start

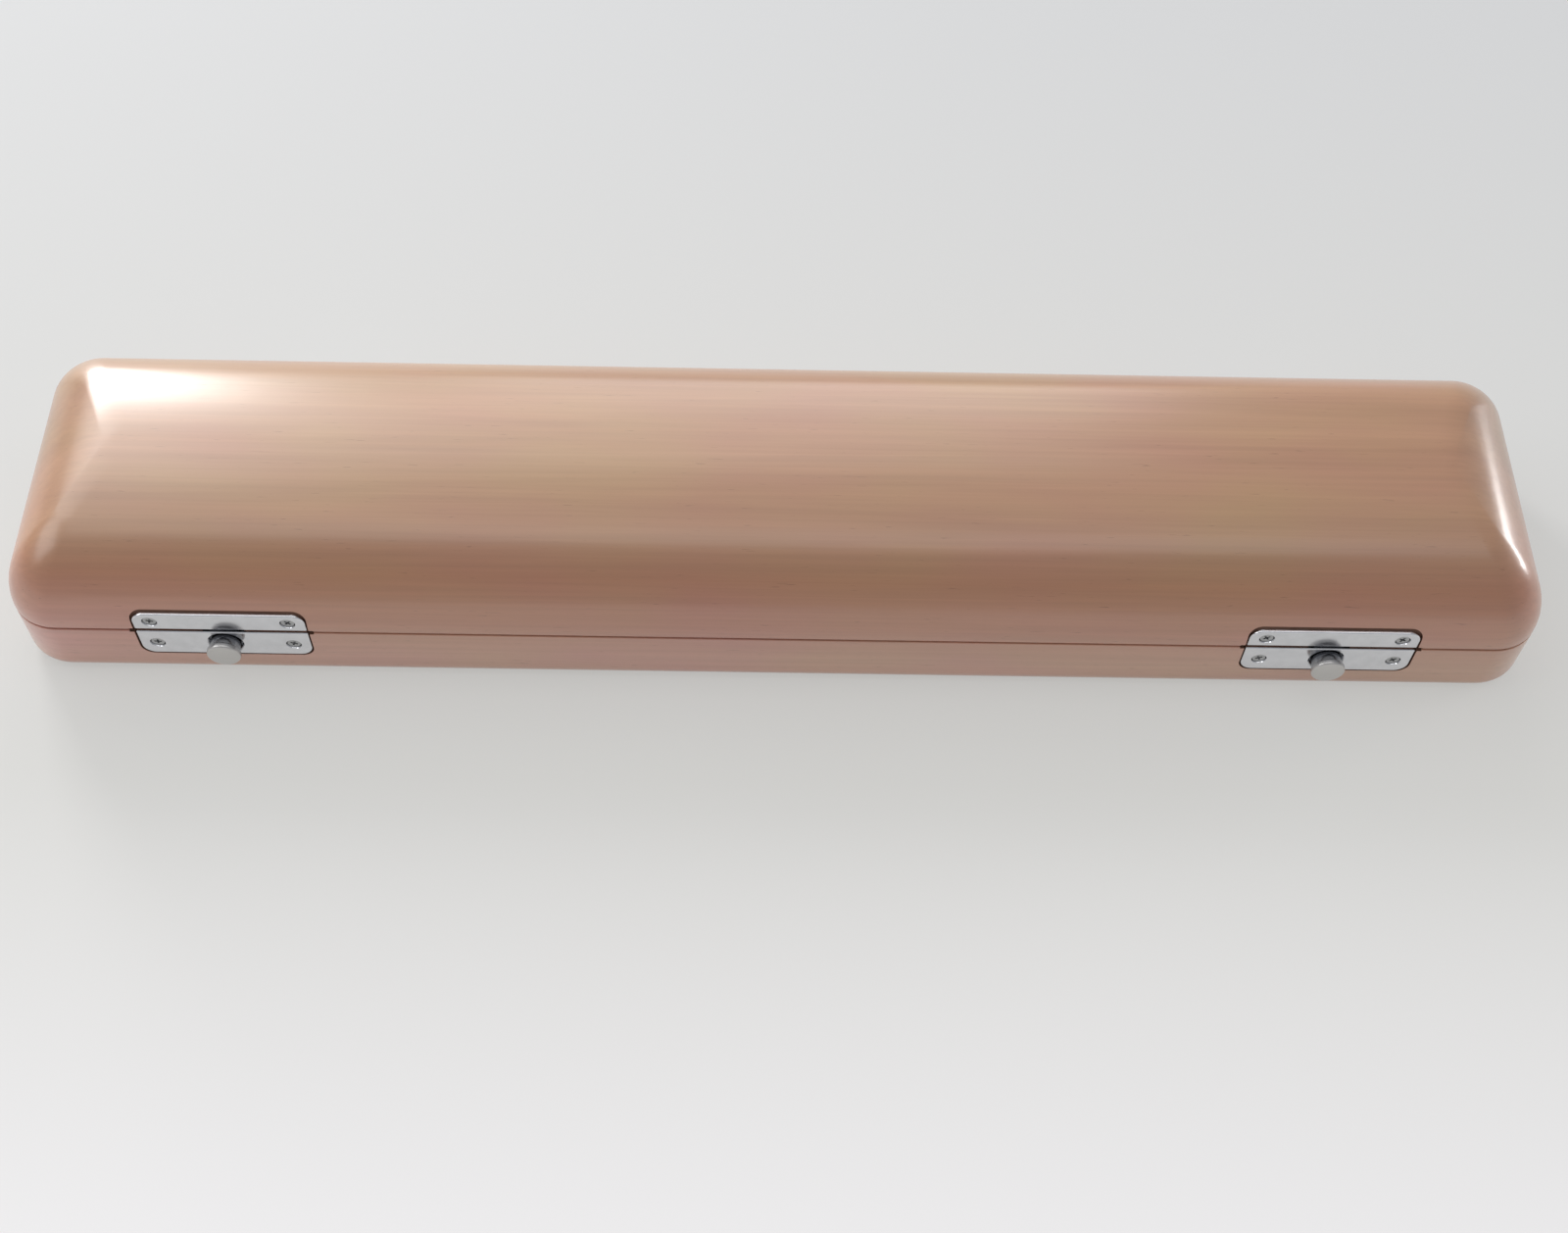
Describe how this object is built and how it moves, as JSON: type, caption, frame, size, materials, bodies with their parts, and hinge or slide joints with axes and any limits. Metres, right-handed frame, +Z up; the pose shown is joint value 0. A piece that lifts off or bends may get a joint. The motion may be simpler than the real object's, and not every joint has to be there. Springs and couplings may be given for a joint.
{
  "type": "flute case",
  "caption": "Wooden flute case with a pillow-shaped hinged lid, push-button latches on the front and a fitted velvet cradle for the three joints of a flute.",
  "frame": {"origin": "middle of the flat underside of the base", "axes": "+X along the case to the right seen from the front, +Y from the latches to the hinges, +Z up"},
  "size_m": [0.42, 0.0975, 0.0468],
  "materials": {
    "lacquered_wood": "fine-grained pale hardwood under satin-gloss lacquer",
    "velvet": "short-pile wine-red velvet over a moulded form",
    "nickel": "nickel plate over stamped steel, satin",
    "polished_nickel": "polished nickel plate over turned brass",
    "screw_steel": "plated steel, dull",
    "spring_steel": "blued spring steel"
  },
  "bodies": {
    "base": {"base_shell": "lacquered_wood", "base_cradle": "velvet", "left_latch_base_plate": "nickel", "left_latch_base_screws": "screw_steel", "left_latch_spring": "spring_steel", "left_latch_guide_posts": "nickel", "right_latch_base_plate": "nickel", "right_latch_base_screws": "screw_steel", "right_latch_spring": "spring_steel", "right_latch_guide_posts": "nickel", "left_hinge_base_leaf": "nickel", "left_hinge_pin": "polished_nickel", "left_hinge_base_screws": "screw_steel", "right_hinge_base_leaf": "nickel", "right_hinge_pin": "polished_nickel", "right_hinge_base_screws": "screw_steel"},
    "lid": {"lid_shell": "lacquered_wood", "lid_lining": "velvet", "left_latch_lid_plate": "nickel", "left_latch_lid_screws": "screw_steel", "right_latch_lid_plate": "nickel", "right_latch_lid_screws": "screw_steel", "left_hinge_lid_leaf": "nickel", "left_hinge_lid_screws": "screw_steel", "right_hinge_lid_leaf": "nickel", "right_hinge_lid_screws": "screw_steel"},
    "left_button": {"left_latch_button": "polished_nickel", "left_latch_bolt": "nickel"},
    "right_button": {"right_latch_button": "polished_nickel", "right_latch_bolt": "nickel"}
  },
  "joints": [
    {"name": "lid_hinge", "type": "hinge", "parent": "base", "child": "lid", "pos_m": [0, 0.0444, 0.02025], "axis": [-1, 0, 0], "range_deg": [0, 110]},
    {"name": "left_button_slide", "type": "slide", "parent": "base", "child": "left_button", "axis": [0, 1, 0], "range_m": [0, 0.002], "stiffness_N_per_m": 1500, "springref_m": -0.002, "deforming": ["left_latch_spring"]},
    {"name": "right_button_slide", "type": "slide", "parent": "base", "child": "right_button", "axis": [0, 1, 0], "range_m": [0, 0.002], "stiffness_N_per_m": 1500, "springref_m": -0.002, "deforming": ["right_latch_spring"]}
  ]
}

end
start

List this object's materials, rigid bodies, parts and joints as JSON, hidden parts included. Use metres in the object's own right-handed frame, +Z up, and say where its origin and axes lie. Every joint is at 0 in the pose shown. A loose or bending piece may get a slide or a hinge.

end
start

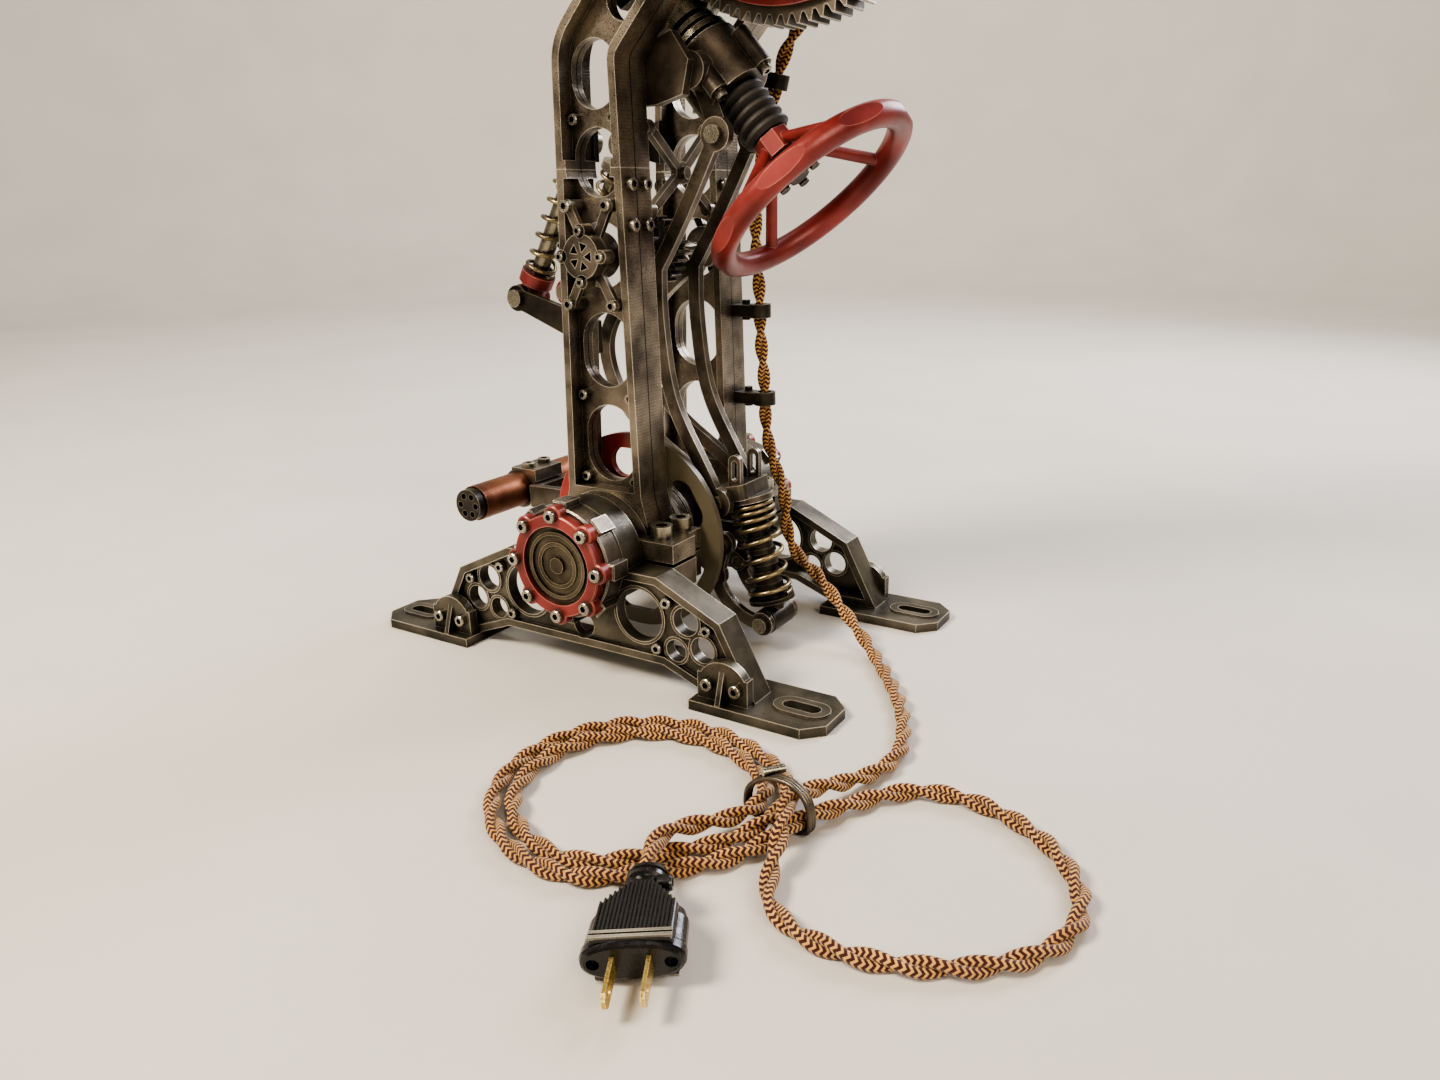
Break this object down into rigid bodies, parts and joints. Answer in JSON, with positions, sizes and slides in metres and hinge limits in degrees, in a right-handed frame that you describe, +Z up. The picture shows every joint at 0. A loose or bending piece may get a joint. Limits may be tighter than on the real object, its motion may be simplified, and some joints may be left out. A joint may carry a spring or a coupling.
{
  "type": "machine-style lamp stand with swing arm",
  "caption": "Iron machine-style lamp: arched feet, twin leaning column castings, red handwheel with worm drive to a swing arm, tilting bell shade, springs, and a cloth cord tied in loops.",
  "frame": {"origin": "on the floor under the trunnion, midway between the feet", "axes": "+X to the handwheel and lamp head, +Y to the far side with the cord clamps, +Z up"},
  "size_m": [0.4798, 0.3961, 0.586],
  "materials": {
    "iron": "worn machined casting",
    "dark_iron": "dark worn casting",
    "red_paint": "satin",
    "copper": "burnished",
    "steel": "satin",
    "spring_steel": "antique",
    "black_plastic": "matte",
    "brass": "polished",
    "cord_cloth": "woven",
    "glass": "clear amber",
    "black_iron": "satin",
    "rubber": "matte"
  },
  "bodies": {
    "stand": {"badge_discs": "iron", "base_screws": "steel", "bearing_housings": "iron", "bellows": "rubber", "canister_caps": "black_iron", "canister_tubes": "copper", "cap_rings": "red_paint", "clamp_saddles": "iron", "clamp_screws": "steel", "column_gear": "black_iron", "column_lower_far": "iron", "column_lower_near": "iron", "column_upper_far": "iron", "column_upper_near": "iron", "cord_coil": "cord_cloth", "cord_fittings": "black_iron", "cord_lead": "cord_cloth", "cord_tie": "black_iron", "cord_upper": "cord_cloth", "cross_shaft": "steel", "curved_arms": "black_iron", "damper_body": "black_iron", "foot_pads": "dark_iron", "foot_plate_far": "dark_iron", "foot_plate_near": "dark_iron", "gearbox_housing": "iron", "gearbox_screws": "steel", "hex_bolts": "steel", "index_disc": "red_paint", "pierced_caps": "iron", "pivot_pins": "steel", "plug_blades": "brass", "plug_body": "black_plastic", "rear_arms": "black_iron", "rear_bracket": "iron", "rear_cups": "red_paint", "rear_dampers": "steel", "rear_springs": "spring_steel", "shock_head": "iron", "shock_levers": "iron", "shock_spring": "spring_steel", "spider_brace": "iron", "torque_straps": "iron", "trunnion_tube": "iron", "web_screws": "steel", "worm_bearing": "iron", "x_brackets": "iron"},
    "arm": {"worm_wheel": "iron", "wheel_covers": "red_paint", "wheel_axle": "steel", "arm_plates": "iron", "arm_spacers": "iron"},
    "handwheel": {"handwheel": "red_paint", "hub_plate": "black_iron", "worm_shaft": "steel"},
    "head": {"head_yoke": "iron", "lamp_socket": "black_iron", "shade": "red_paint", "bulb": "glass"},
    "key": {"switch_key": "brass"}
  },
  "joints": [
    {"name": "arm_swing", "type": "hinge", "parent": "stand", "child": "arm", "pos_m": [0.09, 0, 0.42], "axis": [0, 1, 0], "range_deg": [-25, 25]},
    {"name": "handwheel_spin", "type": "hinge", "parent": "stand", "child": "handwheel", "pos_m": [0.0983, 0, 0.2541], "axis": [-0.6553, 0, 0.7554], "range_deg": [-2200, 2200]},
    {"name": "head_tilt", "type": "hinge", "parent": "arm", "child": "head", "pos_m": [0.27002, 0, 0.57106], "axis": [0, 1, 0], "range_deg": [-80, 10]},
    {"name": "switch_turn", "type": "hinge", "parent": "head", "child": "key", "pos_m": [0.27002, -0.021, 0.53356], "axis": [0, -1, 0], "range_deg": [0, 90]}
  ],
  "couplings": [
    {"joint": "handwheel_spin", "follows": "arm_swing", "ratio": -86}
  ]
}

end

### [WHAT TO WORK ON]
Extract, from the material above, each line holding the word "pose".

### [RESPONSE FOR THIS EXERCISE]
Describe how this object is built and how it moves, as JSON: type, caption, frame, size, materials, bodies with their parts, and hinge or slide joints with axes and any limits. Metres, right-handed frame, +Z up; the pose shown is joint value 0. A piece that lifts off or bends may get a joint. The motion may be simpler than the real object's, and not every joint has to be there. Springs and couplings may be given for a joint.
List this object's materials, rigid bodies, parts and joints as JSON, hidden parts included. Use metres in the object's own right-handed frame, +Z up, and say where its origin and axes lie. Every joint is at 0 in the pose shown. A loose or bending piece may get a slide or a hinge.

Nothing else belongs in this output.